[COLLECTED DATA]
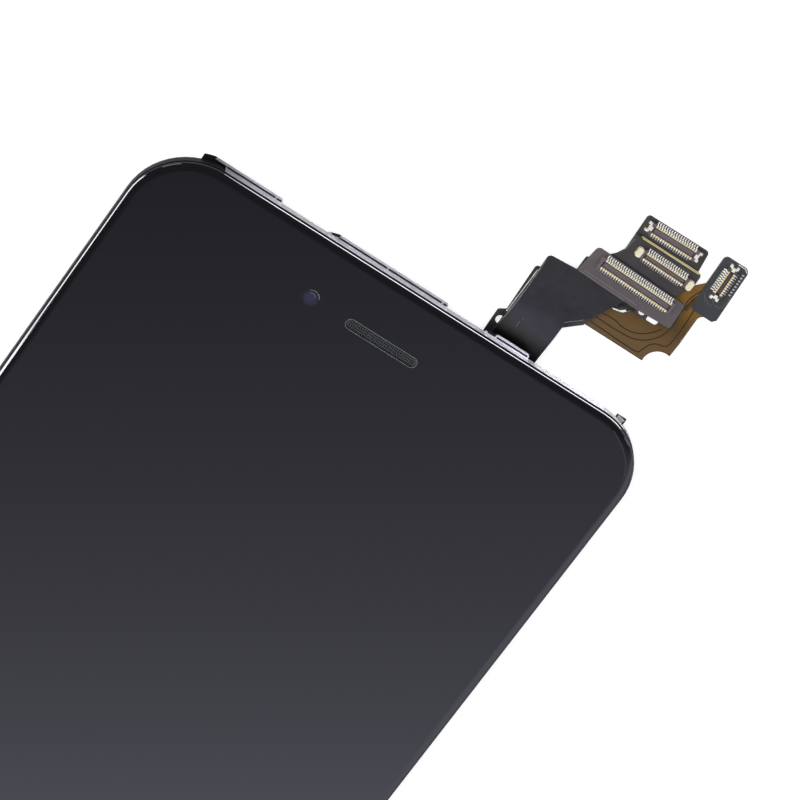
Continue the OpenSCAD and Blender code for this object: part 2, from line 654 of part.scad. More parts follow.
lcd_plug_w = 1.6;
module lcd_plug() from_top(23.1, 15.9, lcd_out + flex_t) rotate(-1.2) children();
module lcd_connector() color("#5b5159") lcd_plug() connector_body(lcd_pins, lcd_plug_w);
module lcd_contacts() color("#e9dcb4") lcd_plug() contact_rows(lcd_pins, lcd_plug_w);

// Touch circuit: bonded foot on the glass, riser past the display stack, strip and connector end
foot_x = 22.5;
foot_w = 6;
foot_y = 1.1 - end_margin;
touch_end = [[20.85, 7.35, 0.5], [22.4, 11.75, 0.4], [23.45, 11.6, 0.4], [24.5, 12.5, 0.4], [27, 12.45, 0.1],
    [27, 14, 0], [28.35, 17.2, 0.5], [29.45, 20, 0.8], [29.4, 21.55, 0.4], [19.15, 21.55, 0.1],
    [19.15, 18.6, 0.5], [17.9, 17.2, 0.7], [16.5, 16.8, 0.4], [16.3, 15.5, 0.1], [15.68, 15.45, 0.25],
    [15.68, 13.1, 0.2]];
touch_strip = [[foot_x + foot_w / 2, foot_y, 0], [foot_x + foot_w / 2, foot_y + 1.9, 0.5],
    [20.5, -9, 1.2], [18.5, -6.5, 0.8], [18.5, 5.2, 1]];
touch_left = [[11.58, 10.9, 0.6], [11.6, -9, 0.5], [foot_x - foot_w / 2, foot_y, 0]];
touch_line = [[foot_y, touch_in], [bend_start, touch_in], [bend_end, touch_out], [22, touch_out]];

module touch_flex() color("#33333b") from_top() {
    difference() {
        bent(touch_line, flex_t) polygon(rounded(concat(touch_strip, touch_end, touch_left)));
        translate([26.05, 13.12, -1]) cylinder(r = 0.48, h = 5);
    }
    translate([foot_x - foot_w / 2, foot_y - flex_t, touch_in]) cube([foot_w, flex_t, z_glass - touch_in]);
    translate([foot_x - foot_w / 2, foot_y - 1.3, z_glass - flex_t]) cube([foot_w, 1.3, flex_t]);
}

module touch_stiffener() color("#c9a94f") from_top(z = touch_out - stiff_t) linear_extrude(stiff_t)
    polygon(rounded([[20, 17.8, 0.3], [28.3, 17.8, 0.3], [29.3, 20, 0.6], [29.42, 21.65, 0.4], [20, 21.65, 0.1]]));

touch_plug_w = 1.35;
module touch_plug() from_top(24.85, 19.75, touch_out + flex_t) rotate(-1) children();
module touch_connector() color("#46414b") touch_plug() connector_body(touch_pins, touch_plug_w);
module touch_contacts() color("#e9dcb4") touch_plug() contact_rows(touch_pins, touch_plug_w);
module touch_end_caps() color("#e2d9bd") touch_plug() end_caps(touch_pins, 0.8);

// Camera and sensor circuit: branches under the top bracket, strip with a holed ear, connector end
sensor_end = [[20.7, 7.3, 0.3], [22, 11.9, 0.5], [26.8, 14.2, 0.5], [28.87, 21.4, 0.3],
    [28.43, 24.65, 0.5], [18.98, 24.52, 0.45], [19.25, 19, 0], [17.6, 15.8, 0.5], [16.2, 12.6, 0.5],
    [12.5, 10.8, 0.3], [11.15, 10.75, 0.45], [11.5, 3.55, 0.3], [10.55, 2.95, 0.35], [10.7, -0.6, 0.3],
    [11.4, -1.2, 0.3]];
sensor_line = [[bend_start, sensor_in], [bend_end, sensor_out], [26, sensor_out]];

module sensor_inner() {
    polygon(rounded([[-12.5, -13.6, 0.4], [18.5, -13.6, 0.8], [18.5, bend_start, 0], [11.4, bend_start, 0],
        [11.4, -11.6, 0.5], [8, -11.6, 0.3], [8, -4.2, 0.3], [8.2, -1.7, 0.4], [-2.6, -1.7, 0.4],
        [-2.6, -4.3, 0.4], [6.7, -4.3, 0.3], [6.7, -11.6, 0.3], [-12.5, -11.6, 0.4]]));
}

module sensor_flex() color("#2b2b31") from_top() difference() {
    union() {
        translate([0, 0, sensor_in]) linear_extrude(flex_t) sensor_inner();
        bent(sensor_line, flex_t) polygon(rounded(concat(
            [[11.4, bend_start, 0], [18.5, bend_start, 0], [18.5, 5.3, 1]], sensor_end)));
    }
    translate([11.64, 1.83, -1]) cylinder(r = 0.6, h = 5);
}

module sensor_stiffener() color("#3c3940") from_top(z = sensor_out - stiff_t) linear_extrude(stiff_t)
    polygon(rounded([[28.7, 21, 0.3], [28.2, 24.6, 0.4], [19.05, 24.5, 0.4], [19.3, 21, 0.2]]));

sensor_plug_w = 1.6;
module sensor_plug() from_top(23.75, 23.3, sensor_out + flex_t) rotate(0.8) children();
module sensor_connector() color("#4b454d") sensor_plug() connector_body(sensor_pins, sensor_plug_w);
module sensor_contacts() color("#e9dcb4") sensor_plug() contact_rows(sensor_pins, sensor_plug_w);
module sensor_end_caps() color("#d9d4c4") sensor_plug() end_clips(sensor_pins, sensor_plug_w);

// Home button circuit: from the switch up the back of the shield and out to its own connector
from_foot = -panel_h;
home_line = [[from_foot + 6, home_flex_low], [from_foot + 11.6, home_flex_low],
    [from_foot + 15.8, under_depth - flex_t], [-27.5, under_depth - flex_t], [-23.5, home_in],
    [bend_start, home_in], [bend_end, home_out], [reach, home_out]];
band_right = panel_w / 2 - 5.35;
band_left = band_right - 4;
notch = [32.25, 7.75];
notch_r = 2.14;

home_tip = [[34.35, 16.85, 0.2], [34.8, 17.35, 0.1], [34.3, reach, 0.7], [30.5, reach, 0.6], [30.7, 20.9, 0.1]];

module home_plan() polygon(rounded(concat(
    [[-tongue_w / 2, from_foot + 6.5, 0.6], [tongue_w / 2, from_foot + 6.5, 0.6],
        [tongue_w / 2, from_foot + 16.4, 1], [band_right, from_foot + 16.4, 2],
        [band_right, -19.4, 2], [17.6, -19.4, 1], [17.6, 7.4, 1.2], [32.7, 7.35, 0],
        [32.8, 12, 0], [32.6, 16.95, 0.9]],
    home_tip,
    [[28.6, 18.6, 2], [28.4, 14, 0.4], [28.75, 13.9, 0], [28.75, 12.33, 0.35],
        [27.25, 12.28, 0.3], [27.2, 12.42, 0], [25, 12.35, 0.4], [24.2, 11.4, 0.4],
        [22.9, 11.1, 0.3], [22.4, 11.5, 0.3], [20.5, 11.5, 0.5], [12.4, 9, 1.5], [12.4, -22.6, 2], [band_left, -22.6, 1],
        [band_left, from_foot + 19.8, 1], [-tongue_w / 2, from_foot + 19.8, 1]])));

module home_end() polygon(rounded(concat(home_tip, [[30.85, 18.5, 0], [31, 16.9, 0.5]])));

module home_flex() color("#8a6a2c") from_top() difference() {
    bent(home_line, flex_t) home_plan();
    translate([notch.x, notch.y, -1]) cylinder(r = notch_r, h = 3);
}

pad_t = 0.1;
module home_pad() color("#4a4d55") from_top(z = home_out + flex_t) linear_extrude(pad_t) home_end();

module home_stiffener() color("#55585f") from_top() linear_extrude(stiff_t) home_end();

home_plug_w = 1.3;
module home_plug() from_top(32.5, 22.3, home_out + flex_t + pad_t) rotate(93) children();
module home_connector() color("#46454c") home_plug() connector_body(home_pins, home_plug_w);
module home_contacts() color("#e9dcb4") home_plug() {
    contact_rows(home_pins, home_plug_w);
    for (i = [0:home_pins - 3])
        translate([(i - home_pins / 2) * pitch * 1.3 + 1, -home_plug_w / 2 - tail_len - 0.62, 0])
            cube([pitch * 0.6, 0.3, 0.03]);
}
module home_end_clips() color("#d9d4c4") home_plug() end_clips(home_pins, home_plug_w);

cover_glass();
optical_adhesive();
lcd_cell();
light_guide();
backlight_tray();
shield_plate();
shield_screws();
bezel_frame();
top_hook_strip();
side_clips();
bottom_screw_tabs();
earpiece_mesh();
earpiece_gasket();
ear_speaker();
front_camera();
camera_lens();
camera_ring();
sensor_holder();
light_sensor();
microphone();
top_bracket();
top_bracket_screws();
lcd_flex();
lcd_flex_film();
lcd_foil();
lcd_stiffener();
lcd_connector();
lcd_contacts();
touch_flex();
touch_stiffener();
touch_connector();
touch_contacts();
touch_end_caps();
sensor_flex();
sensor_stiffener();
sensor_connector();
sensor_contacts();
sensor_end_caps();
home_flex();
home_pad();
home_stiffener();
home_connector();
home_contacts();
home_end_clips();
home_button();
home_ring();
home_gasket();
home_switch();
home_bracket();
home_bracket_screws();
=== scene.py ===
"""Looks of a phone's display assembly that lies glass up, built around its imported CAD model."""

from __future__ import annotations

import json
import logging
import math
from dataclasses import dataclass, field
from enum import Enum

import bmesh
import bpy
from mathutils import Matrix, Vector
from mathutils.bvhtree import BVHTree

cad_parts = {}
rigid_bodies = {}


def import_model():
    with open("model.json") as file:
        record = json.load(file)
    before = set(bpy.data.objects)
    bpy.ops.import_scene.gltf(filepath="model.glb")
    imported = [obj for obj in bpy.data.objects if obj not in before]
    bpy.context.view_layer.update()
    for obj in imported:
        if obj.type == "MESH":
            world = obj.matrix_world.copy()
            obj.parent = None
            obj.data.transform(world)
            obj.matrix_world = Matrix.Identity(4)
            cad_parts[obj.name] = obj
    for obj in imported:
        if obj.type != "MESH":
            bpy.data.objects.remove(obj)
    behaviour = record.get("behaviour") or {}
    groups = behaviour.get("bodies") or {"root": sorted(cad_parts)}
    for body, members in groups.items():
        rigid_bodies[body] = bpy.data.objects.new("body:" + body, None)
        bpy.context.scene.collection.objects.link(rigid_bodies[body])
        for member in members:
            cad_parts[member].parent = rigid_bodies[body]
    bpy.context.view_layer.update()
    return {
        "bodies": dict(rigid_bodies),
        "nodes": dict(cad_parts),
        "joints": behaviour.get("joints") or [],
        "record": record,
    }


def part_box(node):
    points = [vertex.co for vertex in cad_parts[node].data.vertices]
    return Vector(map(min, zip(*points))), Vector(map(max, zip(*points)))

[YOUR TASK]
Starting at the line that contains "touch_flex();" and ending at the line that contains "cad_parts[obj.name] = obj", retype each line exactly; omit everything outside that range.

[EXERCISE RESPONSE]
touch_flex();
touch_stiffener();
touch_connector();
touch_contacts();
touch_end_caps();
sensor_flex();
sensor_stiffener();
sensor_connector();
sensor_contacts();
sensor_end_caps();
home_flex();
home_pad();
home_stiffener();
home_connector();
home_contacts();
home_end_clips();
home_button();
home_ring();
home_gasket();
home_switch();
home_bracket();
home_bracket_screws();
=== scene.py ===
"""Looks of a phone's display assembly that lies glass up, built around its imported CAD model."""

from __future__ import annotations

import json
import logging
import math
from dataclasses import dataclass, field
from enum import Enum

import bmesh
import bpy
from mathutils import Matrix, Vector
from mathutils.bvhtree import BVHTree

cad_parts = {}
rigid_bodies = {}


def import_model():
    with open("model.json") as file:
        record = json.load(file)
    before = set(bpy.data.objects)
    bpy.ops.import_scene.gltf(filepath="model.glb")
    imported = [obj for obj in bpy.data.objects if obj not in before]
    bpy.context.view_layer.update()
    for obj in imported:
        if obj.type == "MESH":
            world = obj.matrix_world.copy()
            obj.parent = None
            obj.data.transform(world)
            obj.matrix_world = Matrix.Identity(4)
            cad_parts[obj.name] = obj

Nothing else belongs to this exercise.